Asylum rules to apply in 2015, not 2014
Delegate Gregorio Kilili C. Sablan (Ind-MP) said yesterday that Jan. 1, 2015, is the correct date wherein the CNMI can start accepting asylum application—not Jan. 1, 2014 as he earlier told Saipan Tribune. He said the confusion results from a technical error in U.S. Public Law 110-229, the law that placed CNMI immigration under federal control, which states that asylum application is not permitted “before Jan. 1, 2014.”
Federal rule later stated “no application for asylum may be filed prior to Jan. 1, 2015.”
Sablan made the clarification about his earlier statement at yesterday’s meeting of the Saipan Chamber of Commerce, wherein he was one of the guest speakers.
Attorney Maya Kara asked Sablan during the Chamber meeting about the asylum issue, and that’s when Sablan made the clarification.
Just the same, Sablan later said, the CNMI would work with the U.S. Department of Homeland Security to ensure that the asylum provision exemption will also be extended if the federalization transition period is extended beyond 2014.
Thus, if the transition period ending Dec. 31, 2014, is extended by five years, then the CNMI would request that the asylum exemption be extended also up to Dec. 31, 2019.
“We have reached out to agencies and other members of Congress in exploring, or attaching the exemption of the asylum provision, to become effective upon the termination of the transition period so that if the transition period is extended, then the asylum issue is also extended,” he said in an interview.
Sablan said the asylum issue is one “that we have to build agreement with DHS before we even move forward.”
He said DHS’ agreement to the idea is “critical.”
“And I can say that I’ve been looking at this for quite some time, with much greater attention this year,” he added.
PL 110-229 isolated the CNMI from the rest of the United States with respect to applications for asylum.

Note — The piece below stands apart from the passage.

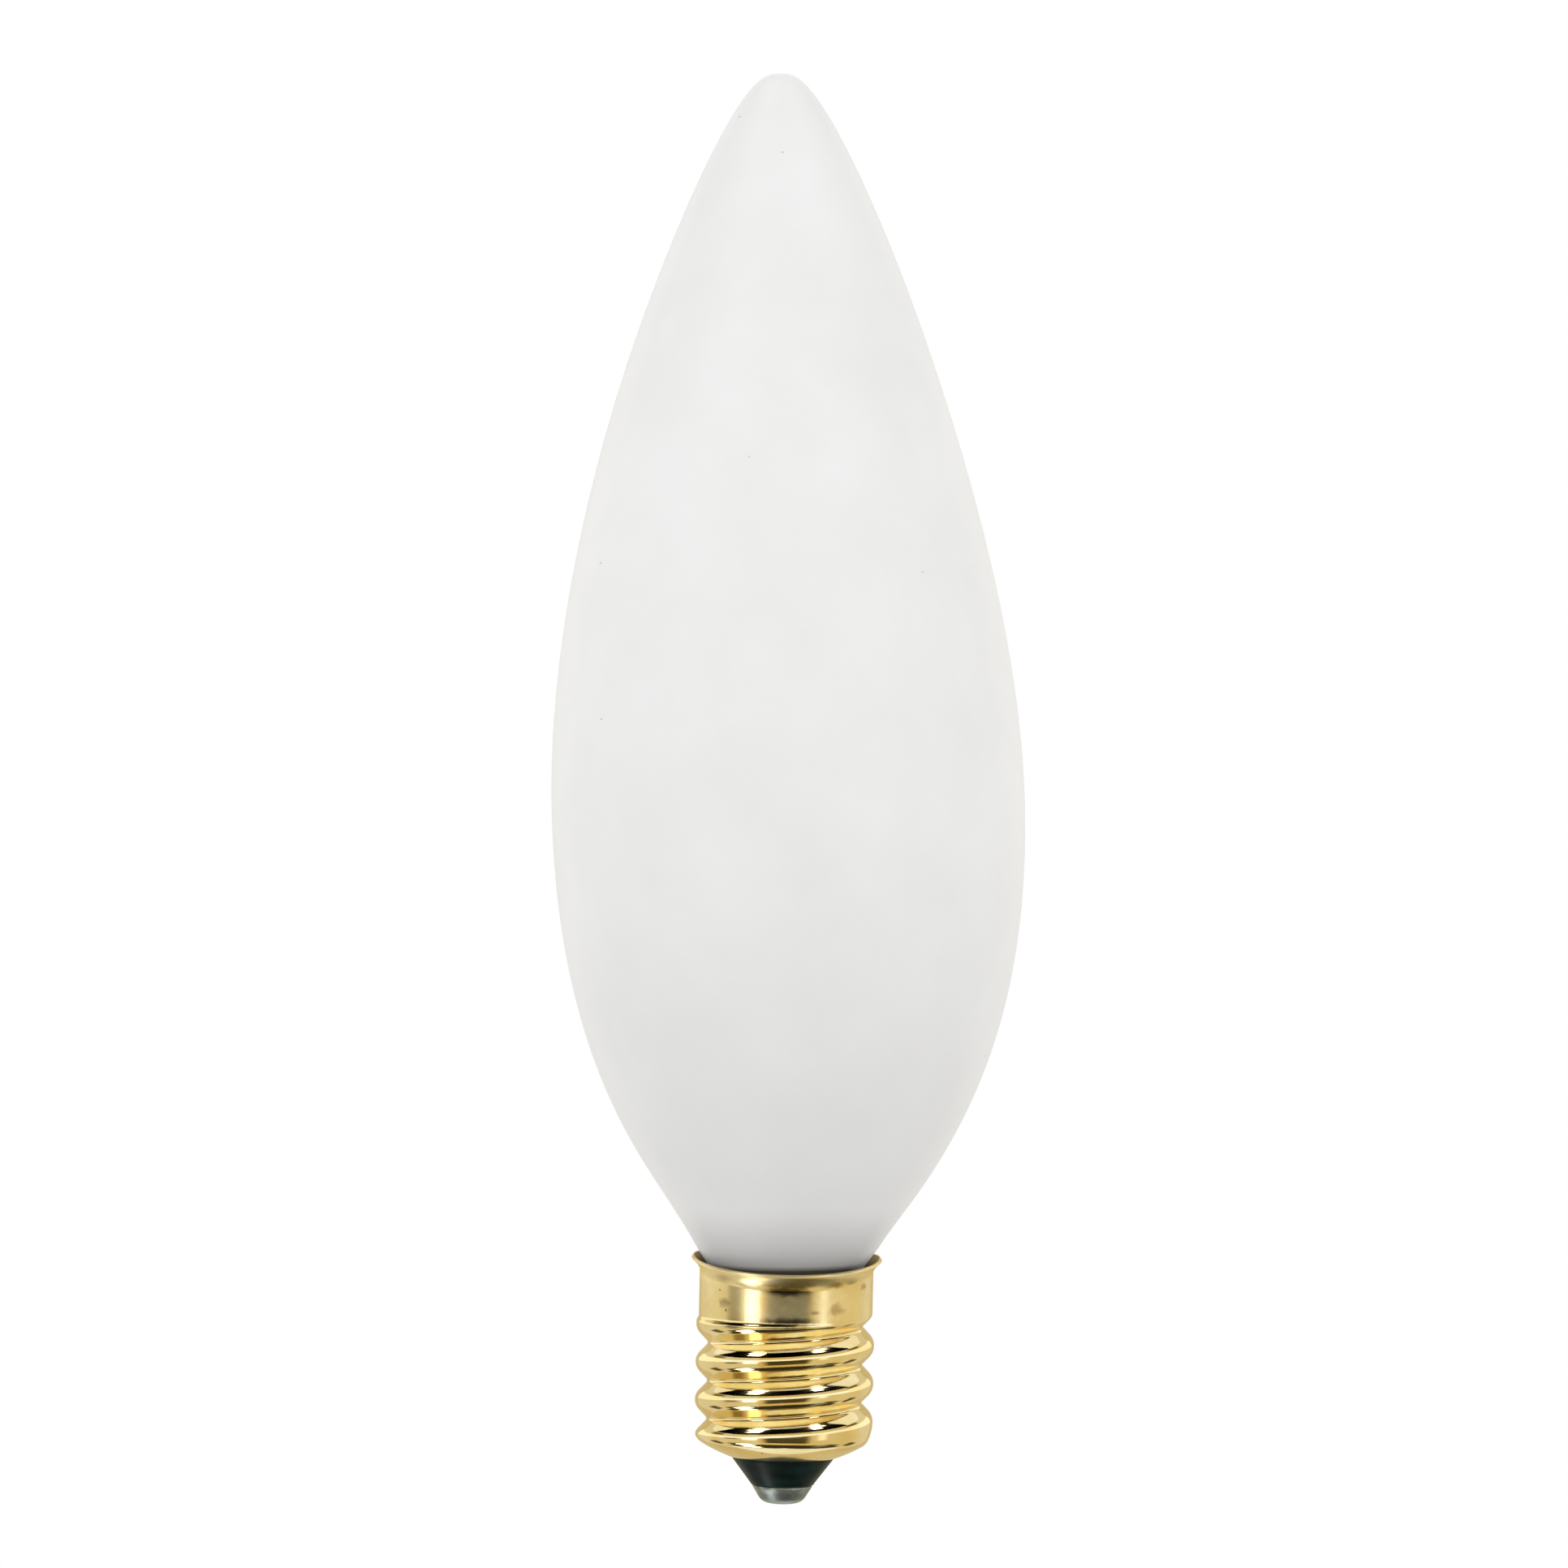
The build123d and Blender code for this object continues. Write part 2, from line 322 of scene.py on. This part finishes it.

In Section 702(j) of this law, it states “Nothing in this subsection shall be construed to authorize or require any person described in section 208(e) to be permitted to apply for asylum under section 208 at any time before Jan. 1, 2014.”
“The law still states Jan. 1, 2014, and this is causing confusion. DHS said the proper date is Jan. 1, 2015, and the Jan. 1, 2014, is a technical error,” Sablan said.
Another portion of PL 110-229 says that Section 208 (asylum) of the Immigration and Nationality Act “shall not apply during the transition period to persons physically present in the Commonwealth or arriving in the Commonwealth…” but did not specify a date.
It’s been seven months since Sablan and Gov. Eloy S. Inos jointly wrote a letter to the Obama administration, asking for an extension of the CNMI’s exemption from accepting asylum applications, thinking that the exemption would expire Jan. 1, 2014.
Without anything to delay the exemption, the CNMI has to abide by law, Sablan had said.
The CNMI is concerned that allowing the law’s provision on asylum to apply as scheduled would open the floodgates for asylum seekers coming here as tourists, including under a U.S. visa waiver program that could also potentially derail the parole program for Chinese and Russian tourists, among other things.
An equally serious concern is catching the ire of the Chinese government, which could pull the plug on airlines servicing the China-CNMI route and could hurt the islands’ tourism numbers.
In the past, most applicants for refugee protection and asylum, for example, were from China. They claimed they would be persecuted or killed for political reasons if they are sent back to China.
Tourists from China and Russia can stay in the CNMI for up to 45 days without being required to secure a U.S. visa—a DHS program that has helped boost the islands’ tourism numbers.